Like Mr. Naipaul, Mr. Rushdie's fiction is often the vehicle for his ideas.
But while Mr. Naipaul's Willie is troubled by the changes his experiments
bring about, Mr. Rushdie's Solanka wants to reinvent himself and wishes to
experiment with all emotions. Like Mr. Rushdie, Solanka is bothered by the
massive commercialization of almost everything in moneyed New York. That
unleashes the fury. But that anger is laden and weighty, it lacks the agility
of spirit that characterized his earlier novels.
The experience of migration and exile pains Mr. Naipaul even if he does not
say so explicitly; the feeling of being uprooted troubles him and angers
him, even if Willie acknowledges his life is better out of India. Mr. Naipaul
leaves out details, seeking a simpler explanation. Mr.
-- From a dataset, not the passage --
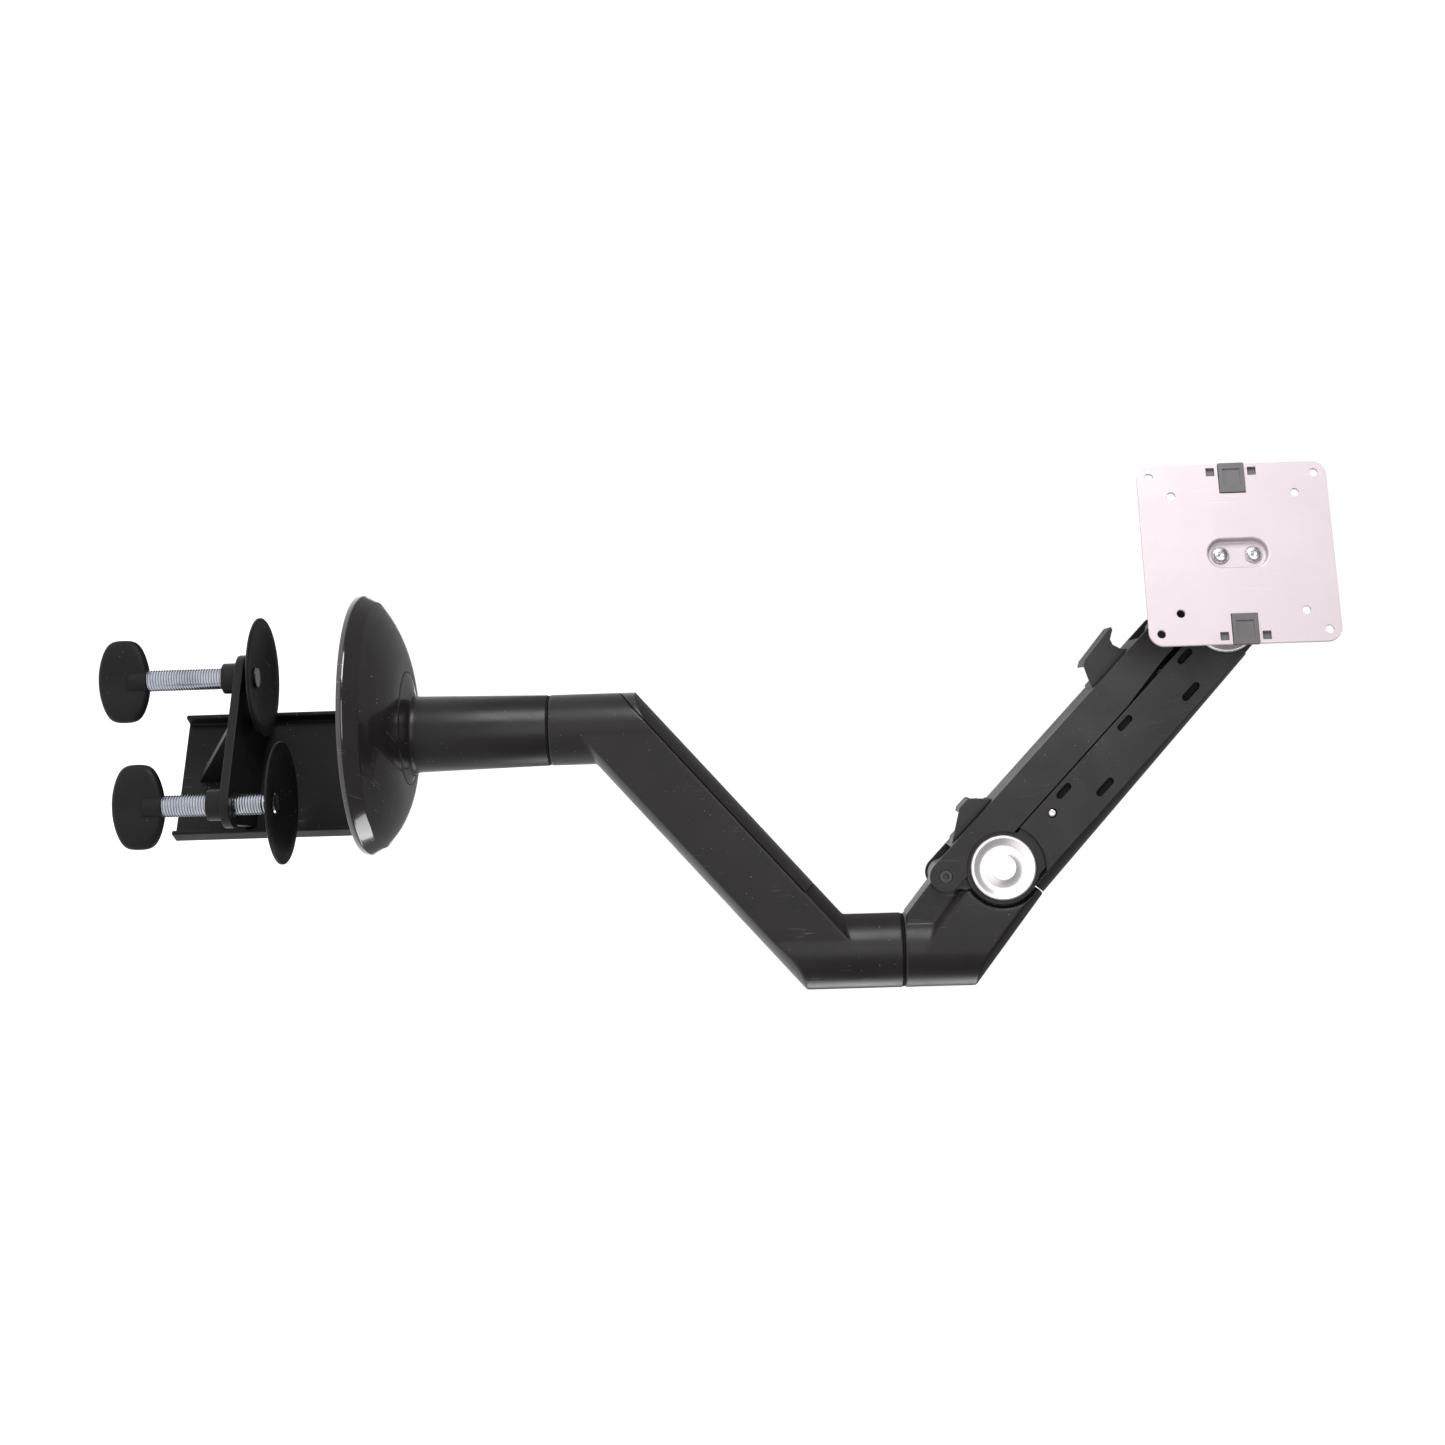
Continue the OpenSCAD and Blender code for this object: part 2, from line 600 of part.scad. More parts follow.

Rushdie too suffers
from the pain that dislocation brings about, but he learns to frolic in it
and wants to tell all of us, garrulously, with verbal pyrotechnics, how wonderful
it is to live astride cultures, at home nowhere.
Writing about the film "The Wizard of Oz," Mr. Rushdie said: "The truth is
that once we have left our childhood places and started out to make up our
lives, armed only with what we have and are, we understand that the real
secret of the ruby slippers is not that 'there's no place like home," but
rather that there is no longer any such place as home, except of course for
the home we make ... anywhere, and everywhere, except the place from which
we began."
And where we began, one might say, belongs to the past, which, as Hartley
observed, is a foreign country.
Mr. Tripathi is a Bombay-born writer based in London.